A China. Até 1830, a balança comercial da China com a Europa era favorável à China. Os últimos cento e cinquenta anos foram anos de humilhação e de construção de um sistema alternativo ao Ocidental. Desde a década de 1980, assistimos à emergência de um fenómeno novo: a combinação entre o comunismo mais autoritário com o capitalismo mais selvagem, o que poderíamos chamar estalinismo de mercado. Em 2005, este modelo revelou toda a sua pujança: as viagens espaciais; crescimento económico três vezes o dos EUA; investimento massivo em África. O que é aqui imprevisível? Ao contrário dos seus congéneres ocidentais, os manuais de estratégia militar chinesa estabelecem que a vitória não consiste em vencer o inimigo na batalha. Consiste em miná-lo por dentro, absorvê-lo de modo a que a batalha nunca tenha lugar. Irão os manuais ser seguidos? Se os chineses retirassem hoje os seus aforros da economia norte-americana, esta sofreria um profundo abalo.

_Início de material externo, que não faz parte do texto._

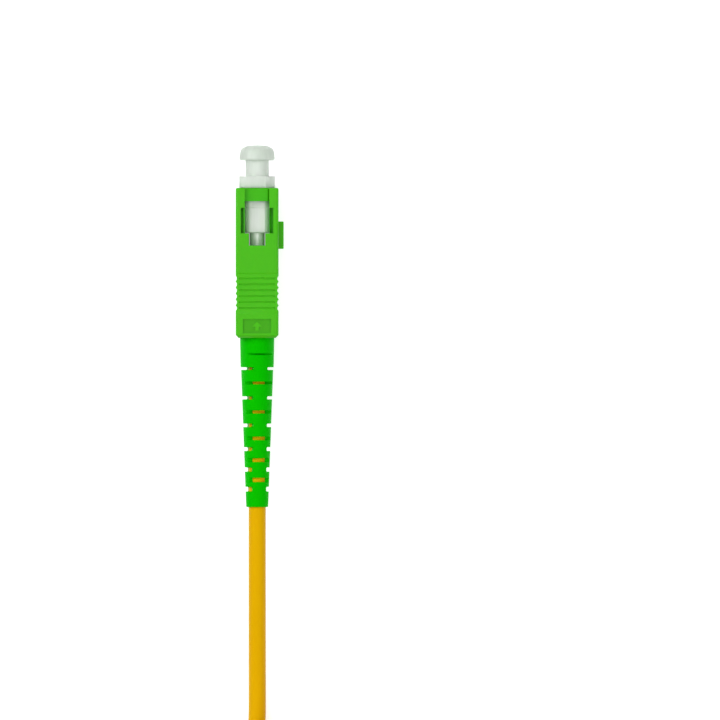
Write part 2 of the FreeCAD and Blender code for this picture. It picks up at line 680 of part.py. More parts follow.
# ---------------------------------------------------------------- jacket inside the boot
jacket_end = boot_end - size("exit_inset")
hollow_end = jacket_start + size("jacket_hollow")
turned("jacket_front", [
    (size("cable_bore"), jacket_start), (size("cable_radius"), jacket_start),
    (size("cable_radius"), jacket_end), (0.0, jacket_end), (0.0, hollow_end),
    (size("cable_bore"), hollow_end),
])

# ---------------------------------------------------------------- boot
boot_bore_front = crimp_radius + size("boot_room")
neck_bore = size("cable_radius") + size("crimp_neck_wall") + size("boot_room")
boot = turned("boot", [
    (boot_bore_front, boot_front), (size("boot_radius") - 0.1, boot_front),
    (size("boot_radius"), boot_front + 0.1), (size("boot_radius"), boot_front + size("boot_plain_length")),
    (size("boot_step_radius"), boot_front + size("boot_step")),
    (size("boot_taper_radius"), boot_front + size("boot_taper_start")),
    (size("boot_tail_radius"), boot_end - size("boot_lip")),
    (size("boot_tail_radius") - size("boot_lip"), boot_end),
    (size("boot_bore_radius"), boot_end),
    (size("boot_bore_radius"), boot_bore_start + 0.3),
    (neck_bore, boot_bore_start), (neck_bore, crimp_neck_start + 0.1),
    (boot_bore_front, crimp_end + 0.1),
], size("boot_turn").value)
for role, places, name in (("YZ_Plane", SLIT_PLACES, "slit"), ("XY_Plane", NOTCH_PLACES, "notch")):
    along_y = role == "YZ_Plane"
    sketch = new_sketch(boot, role, f"boot_{name}_plan")
    for index in range(len(places)):
        height = size(f"{name}_height") + size("slot_growth") * (2.0 * index)
        if along_y and index == 0:
            height = size("blind_slit_height")
        middle = -(boot_front + size(f"{name}_place_{index + 1}"))
        front, rear = middle - height / 2, middle + height / 2
        if along_y:
            # in this plane the first axis runs along the boot, so the cut reaches up the second;
            # the first slit stays in the thick wall, the others open into the bore
            root = size("slit_root" if index else "blind_slit_root")
            rectangle(sketch, front, root, rear, Size.of(4.0))
        else:
            rectangle(sketch, size("spine_half_width"), front, Size.of(4.0), rear)
    cut = pocket(boot, sketch, None, f"boot_{name}s")
    mirror(boot, cut, "XY_Plane" if along_y else "YZ_Plane", f"boot_{name}_pairs")

# ---------------------------------------------------------------- cable
front_y = size("grip_length").value / 2
axis_z = half_grip_height.value
cable_radius = size("cable_radius").value
coil_pitch = size("coil_pitch").value
floor_z = cable_radius
coil_z = cable_radius + size("coil_lift").value
exit_y = front_y - boot_end.value
exit_inset = size("exit_inset").value
hank_bend = size("hank_bend").value
hank_top = exit_y - size("hank_distance").value
hank_foot = hank_top - size("hank_straight").value
hank_x = hank_bend - size("hank_offset").value
half_step = math.radians(15)


def hank_corner(number):
    """One corner of the hank's line. A turn has 16: two on the left side, six round the foot,
    two on the right side and six round the top. Every three turns fill two layers of two
    tracks, one beside the other: the line steps in or out on the sides and climbs on the bends."""
    turn, spot = divmod(number, 16)
    cycle, turn = divmod(turn, 3)
    inset, layer = {0: (0.0, 0.0), 1: (1.0, 0.0), 2: (1.0, 1.0)}[turn]
    if turn == 0:
        inset = min(1.0, max(0.0, (spot - 7) / 3))
    elif turn == 1:
        layer = min(1.0, max(0.0, (spot - 2) / 5))
    else:
        inset = max(0.0, 1.0 - (spot + 1) / 3)
        layer += max(0.0, (spot - 10) / 6)
    track = hank_bend - coil_pitch * inset
    height = coil_z + coil_pitch * (2 * cycle + layer)
    reach = track / math.cos(half_step)
    side_end = track * math.tan(half_step)
    run = (size("hank_straight").value + 2 * side_end) / 3
    waist = track - size("side_waist").value
    if spot < 2:
        return Vector(hank_x - waist, hank_top + side_end - run * (spot + 1), height)
    if spot < 8:
        angle = math.pi + half_step * (2 * (spot - 2) + 1)
        return Vector(hank_x + reach * math.cos(angle), hank_foot + reach * math.sin(angle), height)
    if spot < 10:
        return Vector(hank_x + waist, hank_foot - side_end + run * (spot - 7), height)
    angle = half_step * (2 * (spot - 10) + 1)
    return Vector(hank_x + reach * math.cos(angle), hank_top + reach * math.sin(angle), height)


def route():
    """Corner points of the free cable's line, from inside the boot's mouth to the cut end."""
    points = [
        Vector(0, exit_y + exit_inset, axis_z),
        Vector(0, exit_y - 14.0, axis_z),
        Vector(0, exit_y - 29.5, floor_z),
        Vector(0, exit_y - 40.2, floor_z + 0.1),
        Vector(-size("hank_offset").value - 0.1, exit_y - 49.9, floor_z + 0.2),
    ]
    points += [hank_corner(number) for number in range(HANK_CORNERS)]
    tail = points.pop()
    points.append(points[-1] + (tail - points[-1]) * size("last_run_share").value)
    return points


def rounded_line(points):
    """Straight runs joined by arcs that touch both runs at each corner."""
    edges = []
    last = points[0]
    smallest = 1e9
    for before, corner, after in zip(points, points[1:], points[2:]):
        inward = (corner - before).normalize()
        outward = (after - corner).normalize()
        turn = inward.getAngle(outward)
        shorter = min((corner - before).Length, (after - corner).Length)
        setback = size("corner_share").value * shorter
        radius = setback / math.tan(turn / 2)
        smallest = min(smallest, radius)
        start = corner - inward * setback
        end = corner + outward * setback
        middle_way = (outward - inward).normalize()
        depth = radius / math.cos(turn / 2) - radius
        middle = corner + middle_way * depth
        edges.append(Part.LineSegment(last, start).toShape())
        edges.append(Part.Arc(start, middle, end).toShape())
        last = end
    edges.append(Part.LineSegment(last, points[-1]).toShape())
    return Part.Wire(edges), smallest


def swept(name, points):
    """A round cable along the points."""
    wire, smallest = rounded_line(points)
    heading = (points[1] - points[0]).normalize()
    section = Part.Face(Part.Wire([Part.Circle(points[0], heading, cable_radius).toShape()]))
    tube = doc.addObject("Part::Feature", name)
    tube.Label = name
    tube.Shape = wire.makePipe(section)
    print(f"{name}: length {wire.Length:.1f} mm, smallest bend radius {smallest:.1f} mm, "
          f"volume {tube.Shape.Volume:.1f} mm3, section x length "
          f"{math.pi * cable_radius ** 2 * wire.Length:.1f} mm3")


corner_points = route()
LEAD_CORNERS = 5
meeting = (corner_points[LEAD_CORNERS - 1] + corner_points[LEAD_CORNERS]) * 0.5
lead_points = corner_points[:LEAD_CORNERS] + [meeting]
coil_points = [meeting] + corner_points[LEAD_CORNERS:]
swept("cable", lead_points)
swept("cable_coil", coil_points)
cut_end = coil_points[-1]
cut_heading = (coil_points[-1] - coil_points[-2]).normalize()


def end_piece(name, outer, inner, length):
    """A rod or ring of the cable's inside that stands out of the cut end."""
    place = FreeCAD.Placement(cut_end, FreeCAD.Rotation(Vector(0, 0, 1), cut_heading))
    rod = doc.addObject("Part::Cylinder", name if inner is None else f"{name}_outer")
    rod.setExpression("Radius", outer.text)
    rod.setExpression("Height", length.text)
    rod.Placement = place
    if inner is None:
        rod.Label = name
        return
    bore = doc.addObject("Part::Cylinder", f"{name}_inner")
    bore.setExpression("Radius", inner.text)
    bore.setExpression("Height", length.text)
    bore.Placement = place
    ring = doc.addObject("Part::Cut", name)
    ring.Label = name
    ring.Base = rod
    ring.Tool = bore


end_piece("end_yarn", yarn_reach, size("buffer_radius"), size("yarn_stub"))
end_piece("end_buffer", size("buffer_radius"), None, size("buffer_stub"))

# ---------------------------------------------------------------- tie round the hank's side
tie = doc.addObject("PartDesign::Body", "coil_tie")
tie.Label = "coil_tie"
tie.Placement = FreeCAD.Placement(
    Vector(hank_x, (hank_top + hank_foot) / 2, 0), FreeCAD.Rotation())
inner_low = size("hank_bend") - size("coil_pitch") - size("cable_radius") - size("tie_side_room")
inner_high = size("hank_bend") + size("cable_radius") + size("tie_gap")
base_z = size("tie_thickness")
top_z = size("coil_lift") + size("coil_pitch") * 4.0 + size("cable_radius") * 2.0 \
    + size("coil_pitch") + size("tie_gap")
wall = size("tie_thickness")


def bevelled(sketch, x0, z0, x1, z1, corner):
    outline(sketch, [
        (x0 + corner, z0), (x1 - corner, z0), (x1, z0 + corner), (x1, z1 - corner),
        (x1 - corner, z1), (x0 + corner, z1), (x0, z1 - corner), (x0, z0 + corner),
    ])


sketch = new_sketch(tie, "XZ_Plane", "tie_section")
bevelled(sketch, inner_low - wall, Size.of(0.0), inner_high + wall, top_z + wall, Size.of(0.8))
bevelled(sketch, inner_low, base_z, inner_high, top_z, Size.of(0.65))
both_ways(pad(tie, sketch, size("tie_width"), "tie_band"))
sketch = new_sketch(tie, "XZ_Plane", "tie_tab_section")
rectangle(sketch, inner_low + 1.6, top_z + wall, inner_high - 1.2, top_z + wall * 2.0)
both_ways(pad(tie, sketch, size("tie_width"), "tie_tab"))

doc.recompute()

PIECES = [
    "outer_housing", "plug_frame", "dust_cap", "ferrule", "ferrule_flange", "guide_tube",
    "epoxy_fill", "tight_buffer", "optical_fibre", "spring", "stop_ring", "crimp_ring",
    "aramid_yarn", "jacket_front", "boot", "cable", "cable_coil", "end_yarn", "end_buffer", "coil_tie",
]
for item in doc.Objects:
    if "Invalid" in item.State or "Error" in item.State:
        raise RuntimeError(f"{item.Name} did not compute: {item.State}")
os.makedirs("parts", exist_ok=True)
for piece in PIECES:
    found = [item for item in doc.Objects if item.Label == piece]
    shape = found[0].Shape
    if shape.isNull() or not shape.isValid() or len(shape.Solids) != 1:
        raise RuntimeError(f"{piece}: null {shape.isNull()}, solids {len(shape.Solids)}")
    shape.exportStep(f"parts/{piece}.step")
    box = shape.BoundBox
    print(f"{piece:15s} x {box.XMin:8.3f} {box.XMax:8.3f}  y {box.YMin:8.3f} {box.YMax:8.3f}  "
          f"z {box.ZMin:7.3f} {box.ZMax:7.3f}  volume {shape.Volume:9.3f}")
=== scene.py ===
"""Visual model of a push-pull fibre plug: green housing, clear dust cap, slotted boot, yellow cable."""

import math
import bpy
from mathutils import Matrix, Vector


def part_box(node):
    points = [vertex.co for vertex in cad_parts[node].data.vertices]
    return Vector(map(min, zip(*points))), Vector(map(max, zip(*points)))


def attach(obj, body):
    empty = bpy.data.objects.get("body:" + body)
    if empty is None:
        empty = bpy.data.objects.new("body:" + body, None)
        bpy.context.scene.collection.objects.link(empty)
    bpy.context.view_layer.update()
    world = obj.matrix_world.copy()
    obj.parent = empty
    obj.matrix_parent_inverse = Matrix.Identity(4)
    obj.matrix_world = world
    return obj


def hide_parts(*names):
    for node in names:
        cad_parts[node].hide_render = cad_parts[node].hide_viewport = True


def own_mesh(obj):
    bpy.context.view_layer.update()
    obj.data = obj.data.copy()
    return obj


bl_info = {
    "name": "Fibre Plug",
    "version": (1, 0, 0),
    "blender": (4, 5, 0),
    "location": "View3D > Sidebar > Fibre Plug",
    "description": "Builds the surfaces and finishes of a push-pull fibre plug on its packed solids",
    "category": "Add Mesh",
}

import bmesh
import bpy
import numpy as np
from mathutils import Vector

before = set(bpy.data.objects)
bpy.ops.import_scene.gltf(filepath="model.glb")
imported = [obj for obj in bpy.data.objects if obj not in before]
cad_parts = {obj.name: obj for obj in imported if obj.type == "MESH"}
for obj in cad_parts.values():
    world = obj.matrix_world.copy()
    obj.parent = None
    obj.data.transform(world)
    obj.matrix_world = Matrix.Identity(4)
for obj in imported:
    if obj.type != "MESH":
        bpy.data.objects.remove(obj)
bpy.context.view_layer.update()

MM = 0.001
MERGE = 2e-7
FULL_TURN = 2 * math.pi


def low(node):
    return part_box(node)[0]


def high(node):
    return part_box(node)[1]


FRONT = high("outer_housing").y
AXIS_HEIGHT = (low("outer_housing").z + high("outer_housing").z) / 2
BOOT_END = low("boot").y


def behind(y):
    """Distance of a place behind the housing's mating face, in millimetres."""
    return (FRONT - y) / MM


def linear(code):
    """An sRGB hex value as linear red, green, blue and alpha."""
    parts = [int(code[i:i + 2], 16) / 255 for i in (0, 2, 4)]
    return tuple(c / 12.92 if c <= 0.04045 else ((c + 0.055) / 1.055) ** 2.4 for c in parts) + (1.0,)


# ------------------------------------------------------------------ settings
def colour(name, code, text):
    return bpy.props.FloatVectorProperty(
        name=name, description=text, subtype="COLOR", size=4, min=0.0, max=1.0, default=linear(code))


def length(name, value, text):
    return bpy.props.FloatProperty(
        name=name, description=text, subtype="DISTANCE", unit="LENGTH", min=0.0, precision=5,
        default=value)


class PlugColours(bpy.types.PropertyGroup):
    """Colours of the plug's mouldings and cable."""

    housing: colour("Housing", "4BBE0C", "Green of the outer grip housing")
    plug_body: colour("Plug body", "42BA08", "Green of the inner plug frame")
    boot: colour("Boot", "00C100", "Green of the strain relief boot")
    cap: colour("Dust cap", "E5EFE4", "Natural polyethylene of the dust cap")
    jacket: colour("Jacket", "E6B000", "Yellow of the cable jacket")
    tie: colour("Tie", "1A1B1D", "Black of the hook and loop tie")


class PlugSizes(bpy.types.PropertyGroup):
    """Sizes that only change how the surfaces are finished."""

    moulded_edge: length("Moulded edge", 0.05 * MM, "Rounding of the mouldings' edges")
    slot_lip: length("Slot lip", 0.07 * MM, "Rounding of the lips of the boot's slots")
    camera_height: length("Camera height", 3.0, "Height of the camera over the plug")
    view_width: length("View width", 124.8 * MM, "Width that the camera shows at the axis")


# ------------------------------------------------------------------ surfaces
def show(name, mesh, body, material, nodes=(), smooth=40.0):
    """Put a finished mesh into the scene on its body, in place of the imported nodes."""
    mesh.shade_smooth()
    mesh.set_sharp_from_angle(angle=math.radians(smooth))
    thing = bpy.data.objects.new(name, mesh)
    bpy.context.scene.collection.objects.link(thing)
    mesh.materials.append(material)
    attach(thing, body)
    if nodes:
        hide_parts(*nodes)
    return thing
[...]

Células estaminais. É uma outra guerra entre o Ocidente e o Oriente, uma guerra científica, com pouca ciência e muita política. A Coreia do Sul tem, como projecto nacional, tornar-se a maior potência mundial na clonagem de células estaminais humanas para fins terapêuticos. Para fortalecer a sua posição, procurou alianças com cientistas ocidentais, talvez desconhecendo que o Ocidente não cede de barato a sua primazia. O escândalo acaba de estalar, no plano ético (uso de ovócitos de investigadoras do laboratório) e no plano científico (houve fraude na prova de produção de células estaminais humanas personalizadas?).Envolve cientistas, média, empresas de biotecnologia e os serviços secretos. Esta é uma área em que a linha que divide a lógica da ciência da lógica do mercado é demasiado ténue para não temermos que o nosso corpo se transforme na próxima (pós-humana?) linha de montagem.
Exclusão e colonialismo. Nada de novo nesta frente: continuou a agravar-se a desigualdade social. Pelo menos, 8 milhões e 300 mil indivíduos ficaram felizes com esta notícia. É o número de indivíduos que têm investimentos superiores a um milhão de dólares, os chamados indivíduos EVL (de elevado valor líquido). Segundo o Financial Times, o seu número aumentou em 60% nos últimos sete anos. Relativamente nova foi a combinação entre exclusão social, colonialismo e racismo. Os protestos sociais em França mostraram até que ponto o passado colonial da Europa continua a persegui-la. Já tinham ocorrido em Inglaterra e é possível que surjam noutros países, inclusive naqueles que foram colónias e se tornaram independentes através do massacre de populações nativas e da subalternização de alguns grupos de imigrantes. É o caso da Austrália que termina o ano nas notícias com a violência racista anti-árabe nos subúrbios de Sidney. Como vai o Norte continuar a defender-se do Sul, cuja destituição provoca? Engenho repressivo não lhe falta. O Departamento de Segurança Nacional dos EUA acaba de ser autorizado a construir 1.100 kilómetros de vedações ao longo da costa Sul para impedir a entrada de "latinos".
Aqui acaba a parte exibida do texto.